Enough for the collector part; and we won't neither bother you with the neat dispatcher component. The whole thing for a software like Ivy is not as much to gather data as too give users access to a fast, precise, relevant data-mining engine. And here comes the database choice.
Environment
Equipment
Let's talk about equipment first. We don't want the Ivy frontend to run on top of expensive servers. That is way too easy - and cumbersome. We want the frontend to be running on portable, common computers: Raspberry Pi A... wait, kidding. We are talking about databases with million or billion entries, so let's try with a Intel Core 7 4700MQ processor, 8GB RAM with a regular SSD, which is a fair example (and also the exact specs the laptop used for most tests). We also have several users running Ivy into virtual machines, with 2 vCPU and 2GB RAM. When we need some more firepower, we have a server with an Intel Xeon E5-1620, 64GB RAM and RAID-0 SSDs. Nothing more: no heavy kickass server, no multinode cluster, no cloud service such as AWS.
Tools
The Ivy team is preferentially working with Python, so most (if not all) of the scripts in the following examples will be written with this language.
Also, global variables such as db or es are defined as:
db = pymongo.MongoClient()[<some_database>] es = elasticsearch.Elasticsearch()
Where does Ivy come from
Ivy was born with MongoDB. The main problematic of the early versions of Ivy was to easily stored unstructured data. On every IP address scanned by Ivy, some ports could be open, some others not, sometimes none. Information could be collected, or not, plugin could match, gather incomplete data, raw data or structured data (what a mess...). In the end, the structure of one single IP address analysis can strongly differ from another one.

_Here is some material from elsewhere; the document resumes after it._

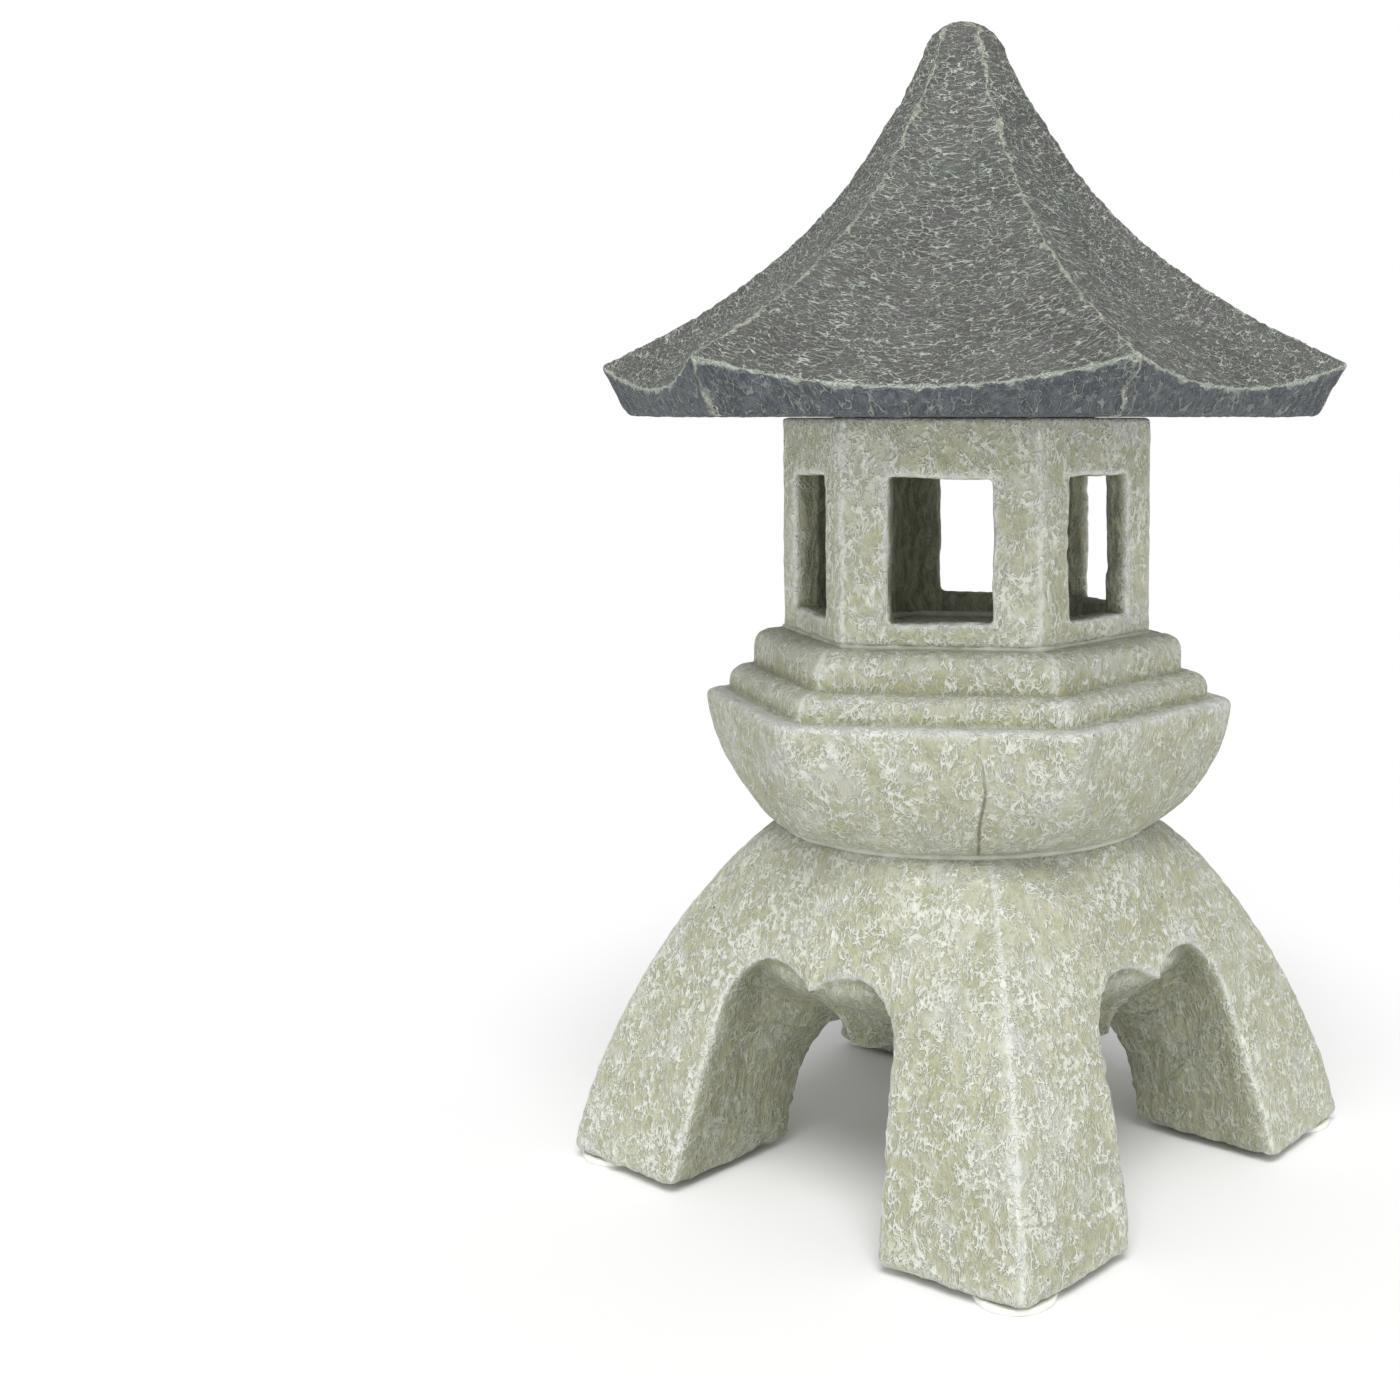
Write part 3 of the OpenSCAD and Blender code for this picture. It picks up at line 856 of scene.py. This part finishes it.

Unstructured database was a necessity from the beginning. And by that time, MongoDB sounded like the best choice: schemaless, BSON structured-documents, a solid Python client, good feelings from the community, a vast documentation, an intuitive CLI, promisingly powerful aggregations and some other nice gadgets (like the ObjectId).
The way we choose to store data on MongoDB was quite simple: every IP address of a scan is a document, belonging to a single collection. The most significant fields of an IP address are: which ports were opened, and which plugins gave a response back. These two fields could be quite complex.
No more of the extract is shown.